The plans have changed since the Games a little – most notably in the development of what former Mayor Boris Johnson called the ‘Olympicopolis’, which is today known as the East Bank, and will become home to a new branch of the Victoria & Albert Museum, a new theatre, a new BBC recording studio, and a new campus for University College London.

“There are lots of sites in East London where you can put houses, but there are not so many sites where you can put new museums and universities and so on and get a cluster together,” says Robinson.

Clearly then, the park has continued to expand, but it has not been without controversy.

“If you were to come down from a spaceship, you’d be impressed. You’d look around and you’d say, ‘Oh, wow, this is all really, really good’,” says Professor Penny Bernstock from the University of West London, who has devoted much of her career to studying London’s housing legacy. “However, there is a massive disconnect between the park and existing communities.”

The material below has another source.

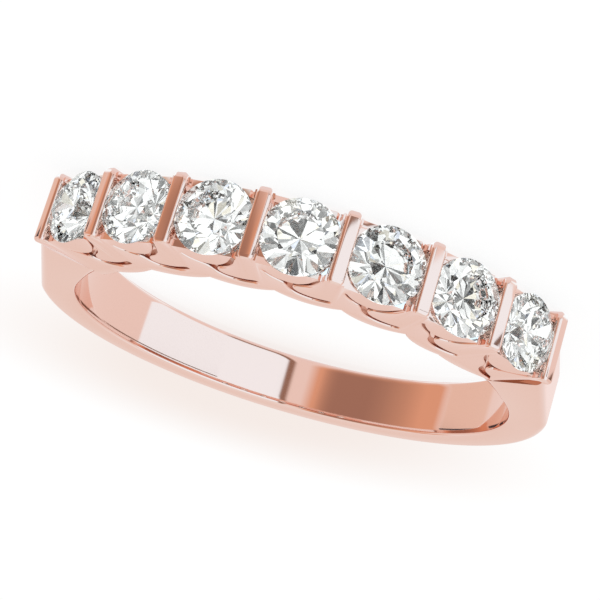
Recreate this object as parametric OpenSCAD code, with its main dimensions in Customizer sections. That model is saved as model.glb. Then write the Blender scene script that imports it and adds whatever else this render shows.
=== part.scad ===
// Seven-stone bar-set wedding band. It lies on its side: the finger hole runs along Z
// and the stones face -Y.

/* [Finger hole] */
// Inside diameter of the ring
finger_d = 17.35; // [17:0.05:17.7]

/* [Shank] */
// Thickness of the metal at the back of the finger
shank_t = 1.5; // [1.3:0.05:1.7]
// Width of the band at the back of the finger
shank_w = 2.2; // [1.9:0.1:2.5]
// Half the span across the shoulders, just behind the end bars
shoulder_x = 9.36; // [9.3:0.02:9.44]

/* [Head] */
// Width of the head at the finger
head_w = 2.8; // [2.78:0.02:2.9]
// Width of the head at the bar tops
head_top_w = 2.58; // [2.5:0.02:2.6]
// Height of the bar tops above the finger hole
bar_h = 2.93; // [2.89:0.02:2.99]
// Thickness of each bar
bar_t = 0.55; // [0.53:0.01:0.58]
// Radius of the rounded top edges of the bars
bar_round = 0.1; // [0.06:0.02:0.14]
// Height of the inner rail above the finger hole
rail_h = 0.9; // [0.8:0.05:1]

/* [Stones] */
// Diameter of each round stone
stone_d = 2.76; // [2.74:0.01:2.78]
// Height of the girdle above the finger hole
girdle_h = 2.64; // [2.6:0.02:2.68]
// How far each bar reaches over the girdle
bar_grip = 0.095; // [0.085:0.005:0.105]
// Gap between a stone and its seat
seat_gap = 0.02; // [0.01:0.01:0.03]
// Table width as a share of the diameter
table_share = 0.57; // [0.53:0.01:0.6]
// Crown height as a share of the diameter
crown_share = 0.145; // [0.13:0.005:0.16]
// Pavilion depth as a share of the diameter
pavilion_share = 0.43; // [0.42:0.005:0.44]

/* [Gallery] */
// Thickness of each pierced side wall
wall_t = 0.4; // [0.36:0.01:0.44]
// Depth of the recess round each strand
recess_d = 0.14; // [0.1:0.01:0.18]
// Radius of the collar arc under each stone
collar_r = 0.97; // [0.9:0.01:1]
// Radius of the strand arcs and of the lobes at the finger edge
strand_r = 1.48; // [1.44:0.01:1.52]
// Diameter of the light hole under each stone
light_d = 1; // [0.8:0.1:1.2]

/* [Hidden] */
NODES = ["band", "stone_1", "stone_2", "stone_3", "stone_4", "stone_5", "stone_6", "stone_7"];
$fn = 96;

stones = len(NODES) - 1;
finger_r = finger_d / 2;
stone_r = stone_d / 2;
bar_top_r = finger_r + bar_h;
girdle_r = finger_r + girdle_h;
rail_r = finger_r + rail_h;
back_r = finger_r + shank_t;

// The bars are as far apart as the stones between them need
grip_r = stone_r - bar_grip;
pitch = 2 * (atan(grip_r / girdle_r) + asin(bar_t / 2 / norm([girdle_r, grip_r])));
function bar_angle(i) = (stones / 2 - i) * pitch;
function stone_angle(i) = ((stones - 1) / 2 - i) * pitch;

// Heights of the cut stone from the middle of its girdle
girdle_half = 0.0125 * stone_d;
crown_top = girdle_half + crown_share * stone_d;
culet = girdle_half + pavilion_share * stone_d;
table_r = table_share * stone_r;

// The part's origin is below the middle of its box
axis_y = (girdle_r + crown_top - back_r) / 2;
axis_z = head_w / 2;

// The head keeps its full width up to here, then narrows to the bar tops
taper_h = 0.6;

// Gallery arcs, each as its shift along the band from the stone and its height above the finger hole
collar_h = 2.78;
collar_top_r = 1.25;
collar_top_h = girdle_h - 0.12 - collar_top_r;
groove_r = 1.24;
groove_h = 2.97;
corner_h = 1.93;
strand_shift = 0.62;
strand_h = 1.93;
eye_r = 1.27;
eye_shift = 0.75;
eye_h = 2.38;
lobe_turn = 0.23 * pitch;
lobe_h = 1.31;
tongue_shift = 0.2;
tongue_h = 1.12;
tongue_top_h = 1.95;
tongue_round = 0.12;
column_half = 0.45;
column_top_half = 0.3;
column_h = 1.55;
plate_x = 7.5;
plate_y = -6.65;
over = 0.5;

// The finger edge of the shank runs straight from this angle to the first cusp under each end bar
relief_angle = 73;
cusp_step = 0.02;
cusp_h = finger_r / cos(relief_angle - bar_angle(0)) - finger_r + cusp_step;
rail_w = head_w - wall_t;

// Turns its children to stand over stone i, with -Y outward
module over_stone(i) rotate(stone_angle(i)) children();
module over_bar(i) rotate(bar_angle(i)) children();
module each_stone() for (i = [0:stones - 1]) over_stone(i) children();
module each_bar() for (i = [0:stones]) over_bar(i) children();

// A disc in a side wall, shifted along the band towards -X
module wall_disc(shift, height, r) translate([-shift, -finger_r - height]) circle(r);

// The part of a disc that lies between the two end bars
module head_wedge(reach, half = bar_angle(0)) {
    polygon([
        [0, 0],
        [2 * reach * sin(half), -2 * reach * cos(half)],
        [0, -3 * reach],
        [-2 * reach * sin(half), -2 * reach * cos(half)]
    ]);
}

module head_plan() intersection() {
    circle(bar_top_r);
    head_wedge(bar_top_r);
}

// Metal kept at the finger edge of a side wall, where the lobes meet in cusps
module cusp_plan() difference() {
    intersection() {
        circle(finger_r + cusp_h);
        head_wedge(finger_r, relief_angle);
    }
    each_stone() rotate(-lobe_turn) wall_disc(0, lobe_h, strand_r);
}

// The lens-shaped collar under a stone
module collar_plan() intersection() {
    wall_disc(0, collar_h, collar_r);
    wall_disc(0, collar_top_h, collar_top_r);
}

// The open corners between bar, collar and stone
module corner_plan() difference() {
    wall_disc(0, groove_h, groove_r);
    circle(finger_r + corner_h);
    collar_plan();
}

module wall_plan() difference() {
    head_plan();
    circle(finger_r);
    cusp_plan();
    each_stone() corner_plan();
}

// The flat tongue that reaches from the next bar's foot into the eye of the strand
module tongue() {
    wide = 1.5;
    translate([-tongue_shift - wide, -finger_r - tongue_top_h])
        square([wide, tongue_top_h - tongue_h - tongue_round]);
    translate([-tongue_shift - tongue_round - wide, -finger_r - tongue_top_h])
        square([wide, tongue_top_h - tongue_h]);
    wall_disc(tongue_shift + tongue_round, tongue_h + tongue_round, tongue_round);
}

module column() polygon([
    [-column_half, -finger_r - cusp_h],
    [column_half, -finger_r - cusp_h],
    [column_half, -finger_r - column_h],
    [column_top_half, -bar_top_r],
    [-column_top_half, -bar_top_r],
    [-column_half, -finger_r - column_h]
]);

// The flat of the shank that runs on under each end bar
module end_plates() for (side = [0, 1]) mirror([side, 0]) translate([plate_x, plate_y])
    square(finger_r);

module kept_in_window(i) {
    over_stone(i) {
        collar_plan();
        tongue();
    }
    over_bar(i) column();
    over_bar(i + 1) column();
    end_plates();
}

// The sunk area over one strand and the groove round the collar
module recess_plan(i) difference() {
    over_stone(i) {
        wall_disc(strand_shift, strand_h, strand_r);
        wall_disc(0, groove_h, groove_r);
    }
    kept_in_window(i);
}

// The hole cut through the wall between collar, strand and tongue
module eye_plan(i) difference() {
    intersection() {
        over_stone(i) wall_disc(eye_shift, eye_h, eye_r);
        over_stone(i) wall_disc(strand_shift, strand_h, strand_r);
    }
    kept_in_window(i);
}

module side_wall() difference() {
    translate([0, 0, head_w / 2 - wall_t]) linear_extrude(wall_t) wall_plan();
    for (i = [0:stones - 1]) {
        translate([0, 0, head_w / 2 - wall_t - over]) linear_extrude(head_w) eye_plan(i);
        translate([0, 0, head_w / 2 - recess_d]) linear_extrude(head_w) recess_plan(i);
    }
}

// One bar: an upright rib across the band with a rounded top
module bar() {
    flat = bar_t / 2 - bar_round;
    foot = -finger_r - rail_h / 2;
    linear_extrude(head_w, center = true) {
        translate([-bar_t / 2, -bar_top_r + bar_round])
            square([bar_t, bar_top_r - bar_round + foot]);
        translate([-flat, -bar_top_r]) square([2 * flat, bar_h / 2]);
        for (side = [-1, 1]) translate([side * flat, -bar_top_r + bar_round]) circle(bar_round);
    }
}

module rail() linear_extrude(rail_w, center = true) difference() {
    intersection() {
        circle(rail_r);
        head_wedge(rail_r);
    }
    circle(finger_r);
}

// Ring outline behind the end bars, with shoulders that rise to the bars' height
module shank_plan() difference() {
    half = bar_angle(0);
    corner_y = -shoulder_x / tan(half);
    union() {
        circle(back_r);
        intersection() {
            polygon([[back_r, 0], [shoulder_x, corner_y], [-shoulder_x, corner_y], [-back_r, 0]]);
            circle(bar_top_r - bar_round);
        }
    }
    circle(finger_r);
    head_wedge(back_r);
}

// Side view of the width: parallel over the head, tapering to the back
module width_taper() {
    head_end = -finger_r * cos(bar_angle(0));
    rotate([90, 0, 90]) linear_extrude(4 * back_r, center = true) polygon([
        [-2 * back_r, -head_w / 2],
        [head_end, -head_w / 2],
        [back_r, -shank_w / 2],
        [back_r, shank_w / 2],
        [head_end, head_w / 2],
        [-2 * back_r, head_w / 2]
    ]);
}

module shank() intersection() {
    linear_extrude(head_w, center = true) shank_plan();
    width_taper();
}

// What is cut off the side faces so that the head narrows towards the bar tops, with chamfered bar ends
module side_taper() rotate_extrude() {
    top_half = head_top_w / 2;
    edge_r = bar_top_r - bar_round;
    slope = (head_w / 2 - top_half) / (edge_r - finger_r - taper_h);
    outside = head_w / 2 + 2 * over;
    polygon([
        [finger_r, head_w / 2 + taper_h * slope],
        [finger_r, outside],
        [bar_top_r + over, outside],
        [bar_top_r + over, top_half - bar_round - over],
        [edge_r, top_half]
    ]);
}

// Cuts the finger edge back from the shank to the first cusp, outside the rail
module finger_relief() for (side = [0, 1], face = [0, 1])
    mirror([side, 0, 0]) mirror([0, 0, face]) rotate(relief_angle)
        translate([-finger_r * tan(relief_angle - bar_angle(0)), -finger_r, rail_w / 2])
            cube([finger_r * tan(relief_angle - bar_angle(0)), over, wall_t]);

// Seat of one stone: the stone's own outline with the fitting gap all round
module seat() rotate_extrude() polygon([
    [0, -culet - over],
    [0.2, -culet - over],
    [0.2, -culet + 0.1],
    [stone_r + seat_gap, -girdle_half - seat_gap],
    [stone_r + seat_gap, girdle_half + seat_gap],
    [table_r + seat_gap, crown_top + seat_gap],
    [table_r + seat_gap, crown_top + over],
    [0, crown_top + over]
]);

module light_hole() translate([0, 0, -girdle_r]) cylinder(d = light_d, h = girdle_h + finger_r / 2);

module stand_at_girdle() translate([0, -girdle_r, 0]) rotate([90, 0, 0]) children();

module band() color("#e2b09a") translate([0, axis_y, axis_z]) difference() {
    union() {
        shank();
        rail();
        side_wall();
        mirror([0, 0, 1]) side_wall();
        each_bar() bar();
    }
    side_taper();
    mirror([0, 0, 1]) side_taper();
    finger_relief();
    each_stone() stand_at_girdle() {
        seat();
        light_hole();
    }
}

// Round brilliant: rings of points, from the table down to the culet
facets = 8;
edge_n = 4 * facets;
turn = 360 / facets;
function spoke(a) = [cos(a), sin(a)];
function ring_of(n, r, z, from) = [for (k = [0:n - 1]) concat(r * spoke(from + k * 360 / n), z)];
// Height on the crown or pavilion cone at which the small facets meet
star_r = (table_r + stone_r) / 2;
star_z = girdle_half + (crown_top - girdle_half) * 0.55;
lower_r = 0.22 * stone_r;
lower_z = -girdle_half - (culet - girdle_half) * 0.8;
brilliant_points = concat(
    ring_of(facets, table_r, crown_top, 0),
    ring_of(facets, star_r, star_z, turn / 2),
    ring_of(edge_n, stone_r, girdle_half, 0),
    ring_of(edge_n, stone_r, -girdle_half, 0),
    ring_of(facets, lower_r, lower_z, turn / 2),
    [[0, 0, -culet]]
);
// First point of each ring
star_0 = facets;
upper_0 = star_0 + facets;
under_0 = upper_0 + edge_n;
lower_0 = under_0 + edge_n;
tip = lower_0 + facets;
function edge(k) = (k + edge_n) % edge_n;
function near(k) = (k + facets) % facets;
brilliant_faces = concat(
    [[for (k = [facets - 1:-1:0]) k]],
    [for (k = [0:facets - 1]) [k, near(k + 1), star_0 + k]],
    [for (k = [0:facets - 1], side = [0, 1])
        side == 0 ? [k, star_0 + k, upper_0 + 4 * k] : [k, upper_0 + 4 * k, star_0 + near(k - 1)]],
    [for (k = [0:facets - 1], j = [0:3]) [star_0 + k, upper_0 + edge(4 * k + j + 1), upper_0 + 4 * k + j]],
    [for (k = [0:edge_n - 1], side = [0, 1])
        side == 0 ? [upper_0 + k, upper_0 + edge(k + 1), under_0 + k]
                  : [upper_0 + edge(k + 1), under_0 + edge(k + 1), under_0 + k]],
    [for (k = [0:facets - 1], j = [0:3]) [under_0 + 4 * k + j, under_0 + edge(4 * k + j + 1), lower_0 + k]],
    [for (k = [0:facets - 1], side = [0, 1])
        side == 0 ? [under_0 + 4 * k, lower_0 + k, tip] : [under_0 + 4 * k, tip, lower_0 + near(k - 1)]]
);

module stone(i) color("#eef2f6") translate([0, axis_y, axis_z]) over_stone(i) stand_at_girdle()
    polyhedron(brilliant_points, brilliant_faces);

band();
for (i = [0:stones - 1]) stone(i);
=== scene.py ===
# Looks of a seven-stone bar-set wedding band. Sizes are in millimetres from the middle of the ring,
# with the finger hole along Z and the stones facing -Y. They are turned to metres as each piece is
# finished.
import math

import bmesh
import bpy
from mathutils import Matrix, Vector


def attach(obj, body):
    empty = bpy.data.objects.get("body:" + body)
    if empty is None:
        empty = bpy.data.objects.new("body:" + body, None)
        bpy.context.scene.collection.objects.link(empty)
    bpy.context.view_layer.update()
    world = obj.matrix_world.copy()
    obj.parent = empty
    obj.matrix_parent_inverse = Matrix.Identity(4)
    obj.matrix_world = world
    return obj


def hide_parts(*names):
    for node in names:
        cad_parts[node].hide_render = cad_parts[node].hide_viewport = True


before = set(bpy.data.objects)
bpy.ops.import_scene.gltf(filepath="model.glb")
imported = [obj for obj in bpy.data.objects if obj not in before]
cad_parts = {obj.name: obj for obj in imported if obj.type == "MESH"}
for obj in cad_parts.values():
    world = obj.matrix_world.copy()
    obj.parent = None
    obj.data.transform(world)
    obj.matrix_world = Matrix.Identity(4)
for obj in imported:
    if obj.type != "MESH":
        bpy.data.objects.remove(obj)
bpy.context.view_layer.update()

MM = 0.001
AXIS = Vector((0, 0.787353, 1.4))  # the middle of the ring, from the part's origin

# Ring. R is a radius, HALF is half of a width along the finger hole.
FINGER_R = 8.675
BACK_R = 10.175
BAR_TOP_R = 11.605
RAIL_R = 9.575
RAIL_HALF = 1.2
HEAD_HALF = 1.4
BACK_HALF = 1.1
SHOULDER_X = 9.36  # the outside of the shank at the end bars
PITCH = 15.72484  # degrees from stone to stone
HALF_HEAD = 3.5 * PITCH
RELIEF_ANGLE = 73  # from here to the end bars the shank's finger edge draws back
OUTER_ROUND = 0.34
INNER_ROUND = 0.1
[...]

She points to what she describes as the “growth-dependent planning paradigm”, in which public money is used to uplift the value of land, which is then sold to private developers to generate profits. This has failed to deliver better housing to existing, poorer residents of the Olympic boroughs, she says. According to her research, just 19 per cent of the housing approved for the park by LLDC was classified as ‘affordable’.

“The Games have resulted in spatial regeneration but the gains for local communities in terms of either jobs or housing has been negligible,” she says, “Moreover, the regeneration and the increase in land values is exacerbating the displacement of local communities.”

Dr Paul Watt, an urbanist at Birkbeck University, puts it even more starkly, pointing to how nine years on, waiting lists for housing among Newham residents and homelessness remain largely unchanged. “All it’s done in terms of housing is make parts of Newham into a speculative hotspot for speculative housing investors,” he says.

Has London beaten the Olympic curse? Walking around the park today, it is definitely not the ghost town we have seen in other cities. As the new neighbourhoods and signature buildings continue to emerge, there are still big questions to answer about just who the Olympic legacy will really benefit.